Print the data that follows exactly.

* Begin *

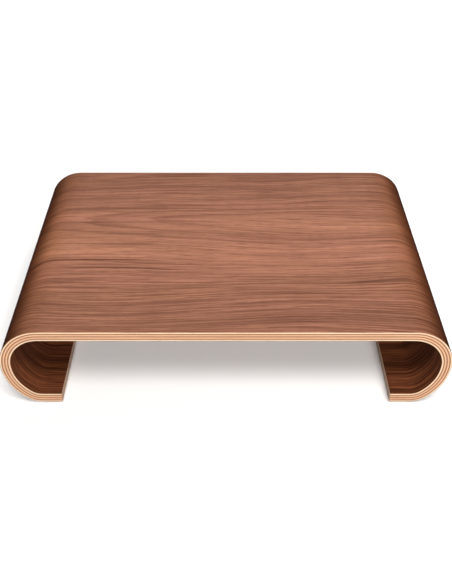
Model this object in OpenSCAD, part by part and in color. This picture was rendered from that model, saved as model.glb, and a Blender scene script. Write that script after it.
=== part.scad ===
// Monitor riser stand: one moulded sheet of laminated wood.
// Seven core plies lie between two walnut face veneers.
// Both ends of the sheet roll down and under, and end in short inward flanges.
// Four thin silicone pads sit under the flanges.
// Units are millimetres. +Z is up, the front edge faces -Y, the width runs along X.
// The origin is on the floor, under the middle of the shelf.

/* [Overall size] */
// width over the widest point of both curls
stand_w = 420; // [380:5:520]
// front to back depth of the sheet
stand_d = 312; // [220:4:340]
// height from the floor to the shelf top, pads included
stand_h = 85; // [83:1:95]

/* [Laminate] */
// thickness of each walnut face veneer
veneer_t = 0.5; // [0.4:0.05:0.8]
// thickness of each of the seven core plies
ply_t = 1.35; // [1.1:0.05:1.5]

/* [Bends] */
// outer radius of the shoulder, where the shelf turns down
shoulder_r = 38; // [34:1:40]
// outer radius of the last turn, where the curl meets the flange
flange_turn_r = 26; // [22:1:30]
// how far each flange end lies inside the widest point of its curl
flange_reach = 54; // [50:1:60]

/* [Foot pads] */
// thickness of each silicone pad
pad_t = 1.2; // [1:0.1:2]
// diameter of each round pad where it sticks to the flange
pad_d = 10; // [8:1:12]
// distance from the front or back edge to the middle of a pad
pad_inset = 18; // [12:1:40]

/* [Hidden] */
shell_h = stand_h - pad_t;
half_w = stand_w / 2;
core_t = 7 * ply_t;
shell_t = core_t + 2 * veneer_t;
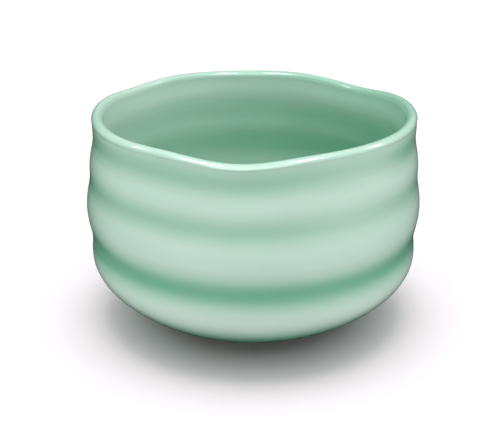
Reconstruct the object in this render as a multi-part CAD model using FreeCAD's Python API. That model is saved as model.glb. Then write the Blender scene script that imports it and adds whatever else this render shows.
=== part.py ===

* End *

- Task result
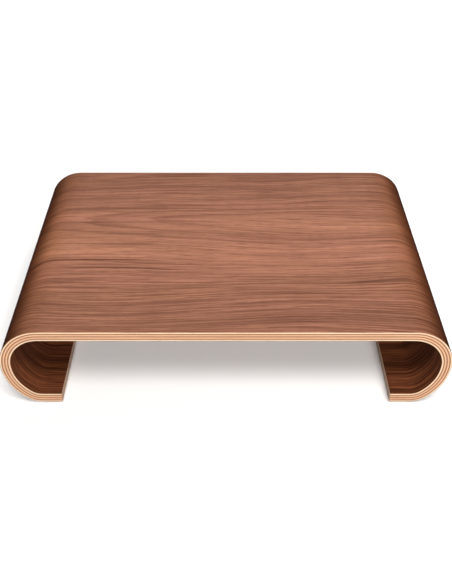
Model this object in OpenSCAD, part by part and in color. This picture was rendered from that model, saved as model.glb, and a Blender scene script. Write that script after it.
=== part.scad ===
// Monitor riser stand: one moulded sheet of laminated wood.
// Seven core plies lie between two walnut face veneers.
// Both ends of the sheet roll down and under, and end in short inward flanges.
// Four thin silicone pads sit under the flanges.
// Units are millimetres. +Z is up, the front edge faces -Y, the width runs along X.
// The origin is on the floor, under the middle of the shelf.

/* [Overall size] */
// width over the widest point of both curls
stand_w = 420; // [380:5:520]
// front to back depth of the sheet
stand_d = 312; // [220:4:340]
// height from the floor to the shelf top, pads included
stand_h = 85; // [83:1:95]

/* [Laminate] */
// thickness of each walnut face veneer
veneer_t = 0.5; // [0.4:0.05:0.8]
// thickness of each of the seven core plies
ply_t = 1.35; // [1.1:0.05:1.5]

/* [Bends] */
// outer radius of the shoulder, where the shelf turns down
shoulder_r = 38; // [34:1:40]
// outer radius of the last turn, where the curl meets the flange
flange_turn_r = 26; // [22:1:30]
// how far each flange end lies inside the widest point of its curl
flange_reach = 54; // [50:1:60]

/* [Foot pads] */
// thickness of each silicone pad
pad_t = 1.2; // [1:0.1:2]
// diameter of each round pad where it sticks to the flange
pad_d = 10; // [8:1:12]
// distance from the front or back edge to the middle of a pad
pad_inset = 18; // [12:1:40]

/* [Hidden] */
shell_h = stand_h - pad_t;
half_w = stand_w / 2;
core_t = 7 * ply_t;
shell_t = core_t + 2 * veneer_t;
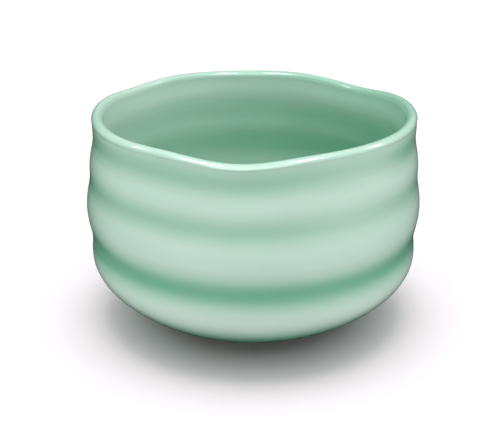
Reconstruct the object in this render as a multi-part CAD model using FreeCAD's Python API. That model is saved as model.glb. Then write the Blender scene script that imports it and adds whatever else this render shows.
=== part.py ===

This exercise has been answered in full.